How precious to know, and find continually to be true, that the only thing or person I can count on is God himself. And how steadying to know that whatever comes to pass, God is my rock, my foundation, my anchor, my all in all. Men and rulers will fail, even "good" Christian ones; I will never find one who does not. But my Lord abides forever, steadfast and true. There is no one higher than he. There is therefore nothing more worthy of my focus, joy, and pursuit than he. All else falls into place beneath him, and the joy of knowing God is the source of my joy in every lesser thing. Knowing God grants perspective on, and indeed is the fulfillment of, every ambition or desire.

Knowing You

All I once held dear, built my life upon
All this world reveres, and wars to own
All I once thought gain, I have counted loss
Spent and worthless now, compared to this

Knowing you, Jesus, knowing you
There is no greater thing
You're my all, you're the best
You're my joy, my righteousness
And I love you, Lord

Now my heart's desire is to know you more
To be found in you, and known as yours
To possess by faith what I could not earn
All surpassing gift of righteousness

Oh to know the power of your risen life
And to know you in your suffering
To become like you in your death my Lord
So with You to live, and never die

Knowing you, Jesus, knowing you
There is no greater thing
You're my all, you're the best
You're my joy, my righteousness
And I love you, Lord

by Graham Kendrick
c. 1993 Make Way Music

photo: St. Thomas Church in Leipzig, Germany 2007

Saturday, October 9, 2010

Motivation for Living

When we're only scraping by, we work for shelter, heat, and a good cheesesteak. But if we're a multimillionaire, we work for pleasure. With all financial needs resolved, work isn't something we have to do, but something we get to do.
It's the same with our ambitions. As the great theologian B.B. Warfield said, "The one antithesis of all the ages is that between the rival fromulae: Do this and live, and Live and do this; Do and be saved, and be saved and do." In Christ we live - therefore we do, and do gladly. . . .
Much as I'd like to, I'll probably never shoot close to par in my life again. More importantly, there are many other things I want to do and should do that will never get done. And there are things I'll do that I may regret. But I don't struggle with fear or guilt over that, and I certainly know better than to try to atone for my failure - on the golf course or anywhere else.
My confidence is in the completed round of another - the Perfect Man, Jesus Christ, my Savior. Like J. Gresham Machen, I know my hope is in his perfect obedience, both for this life of spotty performance and the next life of eternal glory (emphasis added).
-Dave Harvey, Rescuing Ambition, pages 60-61

Tuesday, September 7, 2010

Ambition Restored


Earlier this summer I bought a copy of Dave Harvey's book called Rescuing Ambition. I've only read the first two chapters. But I think it has served me in a unique way, by just bringing up the topic.
God has used the book to restore ambition in me. It's been really interesting. All of a "sudden" (the past month) God keeps bringing up old ambitions that ring true in my heart, desires that I thought had died away a while ago.
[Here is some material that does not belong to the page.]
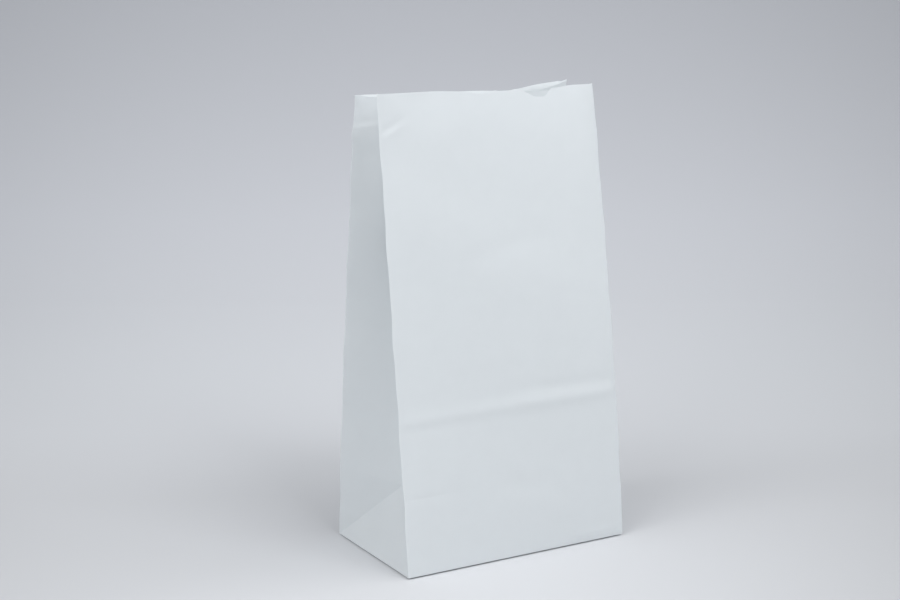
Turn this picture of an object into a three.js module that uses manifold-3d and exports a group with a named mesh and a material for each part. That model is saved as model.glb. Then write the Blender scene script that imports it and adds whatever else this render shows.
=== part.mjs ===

And my new favorite question to ask my friends, whether one-on-one or in a small group, is "what are some hopes, dreams, desires, and ambitions that you have?" These conversations have been so wonderful! You should try it out. When held in the right perspective, it's incredibly faith building to allow your anticipation to grow for God glorifying ambitions. And I especially enjoy the window it gives into my friends' lives and hearts.

I do not think of myself as an ambitious person. Thoughtful maybe. Cautious, yes. Ambitious? ehh, not so much. That would better describe someone like my brother, or my pastors, or my entrepreneurial and creative friends, or even my big-picture parents who are always up for a new project. But not me. At least that's how I was allowing myself to think, without even realizing that's how I was thinking. But God's been proving me wrong, by reminding me of several interests and desires that I had thought were snuffed out for whatever reasons. And here's the kicker, He's the one who has brought them back into my view. And by doing that so clearly, He's given me anticipation for how He may someday choose to draw them out. My joy is not dependent on seeing any of these blossom or come to full bloom - it is only in God and his relationship to me because of the cross. And because I am secure in his hold of me in the gospel, I am free to have a curiosity and anticipation for what he may bring about without allowing those very things to replace him and become idols in my life. Sweet!
God has used this to help me fight the ho-hum view that my existence in this life is second-rate and the only thing I have to look forward to is heaven (a bit dramatic, but sometimes that is the reality of how I live). This is not true. I have so much to anticipate in meeting my Savior face to face and living in the place he has prepared for me with the fellowship of the Body, free from the struggle of sin and free from suffering - but I also am able to get to know him in the here and now, experience his presence, see him work, and grow in love for him right NOW. He has given me his Word; He has given me his Spirit; He has placed me in his Church; He has given me all I need for life and godliness (verse).

This reminds me of a quote from Paul Tripp that I used on my first post in this blog:
But the Bible never presents our life on earth as a meaningless time of waiting for the good stuff that comes later. The biblical model of waiting is not simply about what you will get at the end of your wait, but about who you will become as you wait. God has promised you real, abundant life in the here and now. We have a Father. We have a home. We are rich. We struggle a great deal, but we can expect much as well.
So, what are some of your ambitions? Have you given that any thought lately? Have you asked anybody else what their ambitions are? I hope that God may use these thoughts to build your faith like he has mine.